360° Computer Vision: Problems, solutions, and a suggestion for the path ahead

Original article was published on Deep Learning on Medium

This is interesting, but how does it change anything?

Well, it can become an even better spherical approximation if we’re willing to budge a little on the perfectly equal-sized faces. Using Loop subdivision (Loop, 1987), we can interpolate the vertices and start to approximate a sphere:

If we do this ad infinitum, our icosahedron will eventually be indistinguishable from the sphere. In effect, we can consider this to be a 3D method of exhaustion.

A quick note on nomenclature. When talking about subdivided icosahedra, I’m going to refer to the 20-face regular icosahedron as a level 0 icosahedron, while after one subdivision, it will be called level 1, etc. This is simply an easy way to refer to different subdivision levels.

Why use the subdivided icosahedron?

If it’s not immediately clear from the subdivision pictures above, the answer to this question is pretty simple. Summarizing from one of the most prominent minds in modern cartography (Kimerling et al., 1999):

The subdivided icosahedron is among the least-distorted spherical representation.

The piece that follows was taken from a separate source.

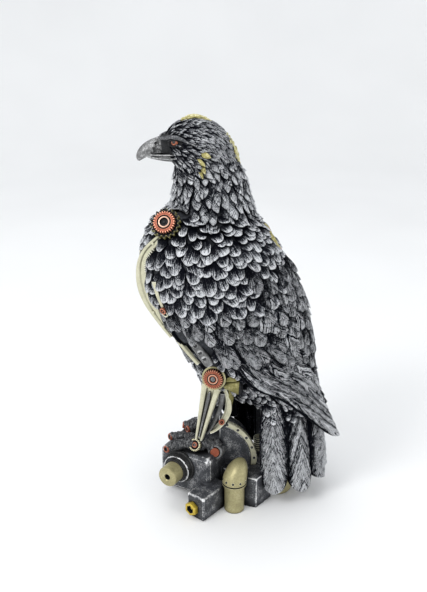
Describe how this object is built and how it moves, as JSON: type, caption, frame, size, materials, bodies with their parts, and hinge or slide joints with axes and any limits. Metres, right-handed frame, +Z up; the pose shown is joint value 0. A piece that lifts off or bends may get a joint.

As we talked about before: cartographers have been looking at this problem for millenia. Let’s not try to reinvent the wheel and, instead, leverage some existing insight into the matter.

Take a look at the figure below. Here, I’ve projected our Earth image onto the the faces of the the original icosahedron via gnomonic projection, and I’ve unfolded the icosahedron to its net. I’ve also super-imposed Tissot’s indicatrices on the faces so you can visualize the distortion characteristic.

Look at how nearly-uniform those circles are. Again, our goal is to have perfect circles that are all the same size. I’d say we get pretty close here.

So, clearly the icosahedron is great for reducing distortion. But, there is also another reason it’s become so popular:

Subdivision parallels image up-sampling

Take a look at the equations below. These show how to compute the number of faces and vertices for each successive subdivision level.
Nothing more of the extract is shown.